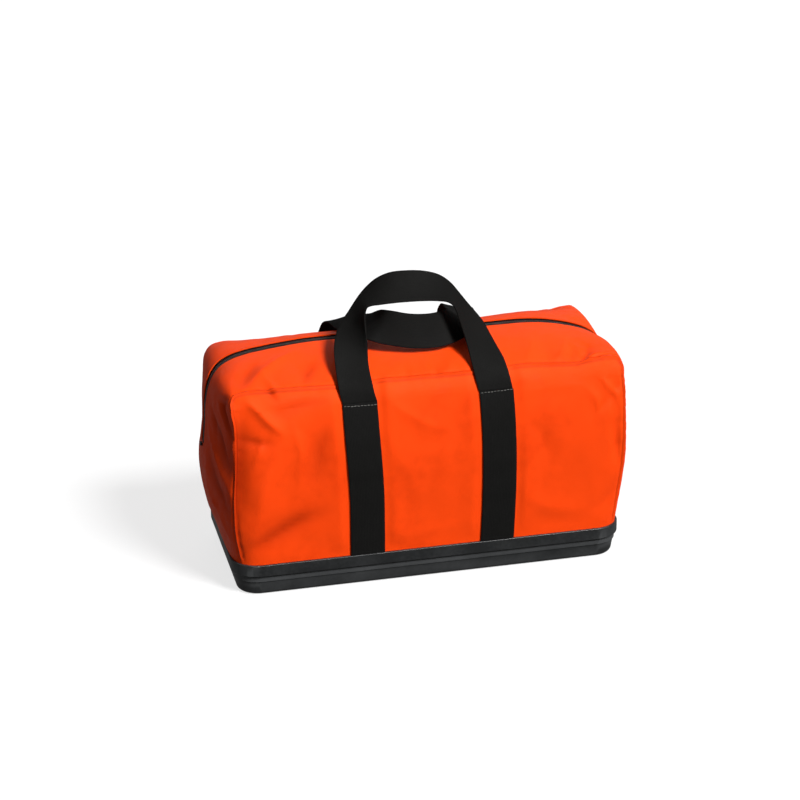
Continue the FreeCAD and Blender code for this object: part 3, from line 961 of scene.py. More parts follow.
    def weld(self, points: np.ndarray, uv: np.ndarray, faces: List[Tuple[int, ...]],
             groups: List[str]) -> None:
        """Joins points that lie together, drops flat faces and turns the rest outwards.

        Args:
            points: Every grid's points.
            uv: Their places in the cloth.
            faces: The faces.
            groups: The group of each face.
        """
        keys = np.round(points / self.near).astype(np.int64)
        _, first, same = np.unique(keys, axis=0, return_index=True, return_inverse=True)
        same = same.ravel()
        self.points, self.uv = points[first], uv[first]
        self.corner_uv, self.faces, self.groups = [], [], []
        for f, group in zip(faces, groups):
            welded = [int(same[i]) for i in f]
            kept = [k for k in range(len(f)) if welded[k] != welded[k - 1]]
            if len({welded[k] for k in kept}) < 3:
                continue
            ring = [welded[k] for k in kept]
            places = [uv[f[k]] for k in kept]
            p = self.points[ring]
            three = len(ring) == 3
            normal = np.cross(p[1] - p[0], p[2] - p[0]) if three else np.cross(p[2] - p[0], p[3] - p[1])
            centre = p.mean(axis=0)
            inner = np.array([np.clip(centre[0], -225.0, 225.0), 0.0, min(centre[2], 235.0)])
            if normal @ (centre - inner) < 0:
                ring.reverse()
                places.reverse()
            self.faces.append(ring)
            self.corner_uv.append(places)
            self.groups.append(group)

    def outward(self) -> np.ndarray:
        """The outward direction of the cloth at each point."""
        normals = np.zeros_like(self.points)
        rings = np.array([f if len(f) == 4 else f + [f[2]] for f in self.faces])
        p = self.points[rings]
        n = np.cross(p[:, 2] - p[:, 0], p[:, 3] - p[:, 1])
        short = np.array([len(f) == 3 for f in self.faces])
        n[short] = np.cross(p[short, 1] - p[short, 0], p[short, 2] - p[short, 0])
        for k in range(4):
            np.add.at(normals, rings[:, k], n)
        return unit(normals)

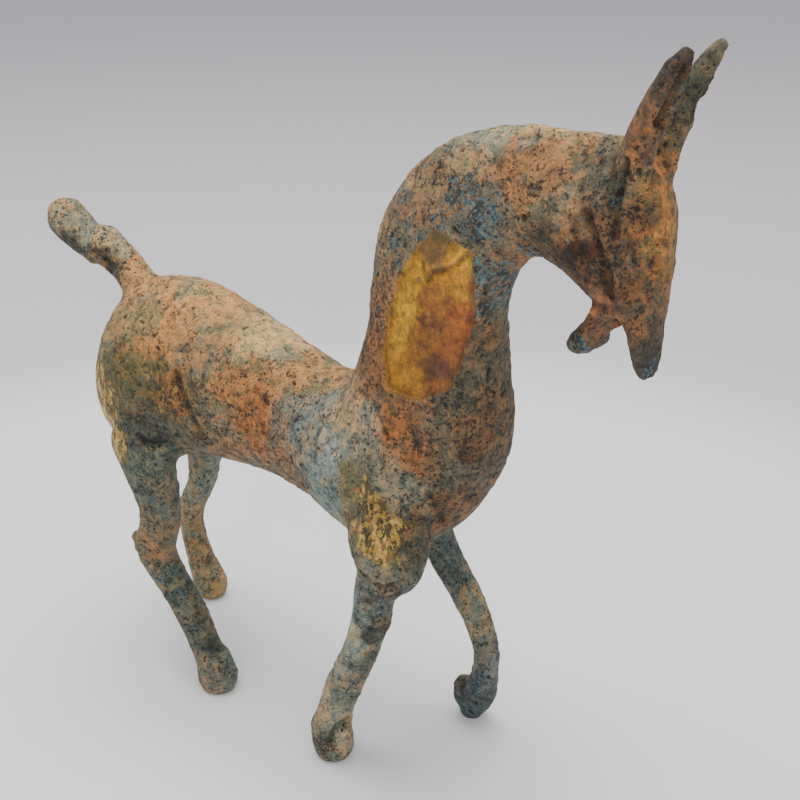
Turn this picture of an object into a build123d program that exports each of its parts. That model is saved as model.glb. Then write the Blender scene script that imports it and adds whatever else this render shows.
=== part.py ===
from build123d import *
import math
import os

# Bronze horse statue: a walking horse with an arched neck, upright ears and a
# raised tail.  It is cast in sections over clay cores and doweled together.
# Millimetres.  +X is the way the horse faces, +Y is its left side, +Z is up.

# ---- driving dimensions -------------------------------------------------
STATUE_HEIGHT = 201.0     # floor to the ear tips
DESIGN_HEIGHT = 201.0     # height at which the sections below are written
WALL = 3.5                # thickness of the hollow body and neck castings
EAR_RIM = 1.1             # thickness of the rim on each side of an ear's hollow
EAR_HOLLOW_TURN = 0.6     # how far that hollow is turned outwards
EAR_HOLLOW_LIFT = 0.2     # how far it is raised, as a part of the ear's depth
EAR_HOLLOW_TIP = 0.5      # half its width at the tip of the ear

LEG_DOWEL = (2.0, 12.0)   # radius and length of each kind of dowel
TAIL_DOWEL = (2.0, 12.0)
HEAD_DOWEL = (3.0, 18.0)
EAR_DOWEL = (1.0, 6.0)
JAW_DOWEL = (1.0, 6.0)
SEAM_PIN = (0.7, 7.0)     # small pins in the wall at the two body seams
CORE_PIN_RADIUS = 0.8     # pins that held the clay cores while the metal was poured
CORE_PIN_BITE = 3.0       # how far a core pin reaches into the clay
CORE_PIN_SUNK = 0.4       # how far its outer end lies below the surface

SCALE = STATUE_HEIGHT / DESIGN_HEIGHT
OUTLINE_POINTS = 14       # points round each trunk section
TRUNK_STEPS = 3           # lofted sections for each written one
LIMB_STEPS = 2

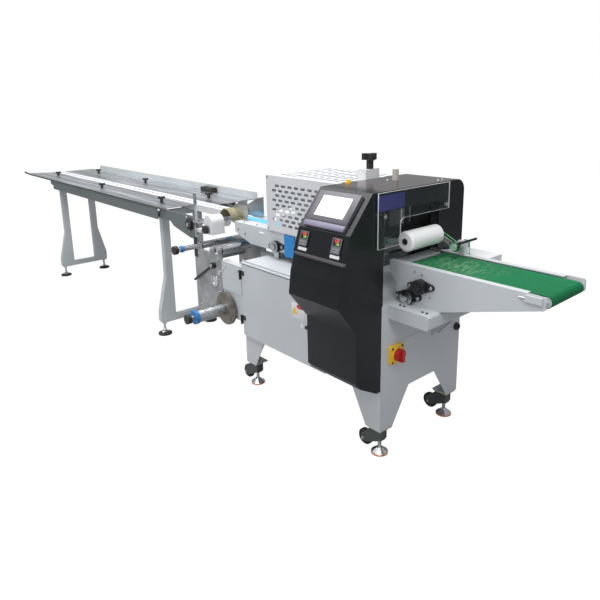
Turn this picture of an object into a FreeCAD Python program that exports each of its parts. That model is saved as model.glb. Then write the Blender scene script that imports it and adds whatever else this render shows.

....

▶ _Brief_: Each line from the start of the listing above through the line containing "self.groups.append(group)" should be copied exactly, please, with no other lines added.

▶ _Written answer_:
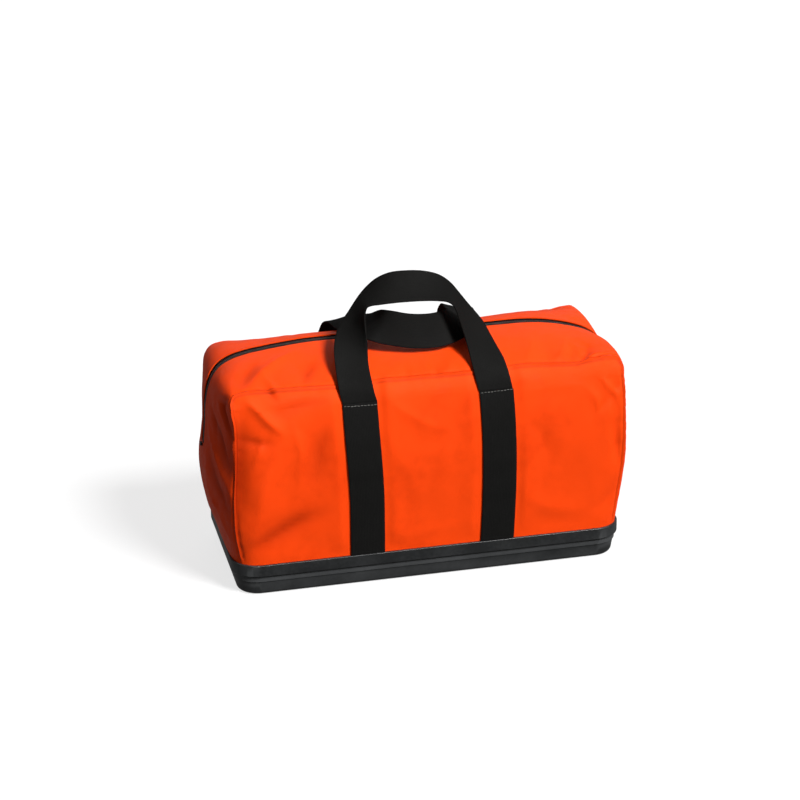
Continue the FreeCAD and Blender code for this object: part 3, from line 961 of scene.py. More parts follow.
    def weld(self, points: np.ndarray, uv: np.ndarray, faces: List[Tuple[int, ...]],
             groups: List[str]) -> None:
        """Joins points that lie together, drops flat faces and turns the rest outwards.

        Args:
            points: Every grid's points.
            uv: Their places in the cloth.
            faces: The faces.
            groups: The group of each face.
        """
        keys = np.round(points / self.near).astype(np.int64)
        _, first, same = np.unique(keys, axis=0, return_index=True, return_inverse=True)
        same = same.ravel()
        self.points, self.uv = points[first], uv[first]
        self.corner_uv, self.faces, self.groups = [], [], []
        for f, group in zip(faces, groups):
            welded = [int(same[i]) for i in f]
            kept = [k for k in range(len(f)) if welded[k] != welded[k - 1]]
            if len({welded[k] for k in kept}) < 3:
                continue
            ring = [welded[k] for k in kept]
            places = [uv[f[k]] for k in kept]
            p = self.points[ring]
            three = len(ring) == 3
            normal = np.cross(p[1] - p[0], p[2] - p[0]) if three else np.cross(p[2] - p[0], p[3] - p[1])
            centre = p.mean(axis=0)
            inner = np.array([np.clip(centre[0], -225.0, 225.0), 0.0, min(centre[2], 235.0)])
            if normal @ (centre - inner) < 0:
                ring.reverse()
                places.reverse()
            self.faces.append(ring)
            self.corner_uv.append(places)
            self.groups.append(group)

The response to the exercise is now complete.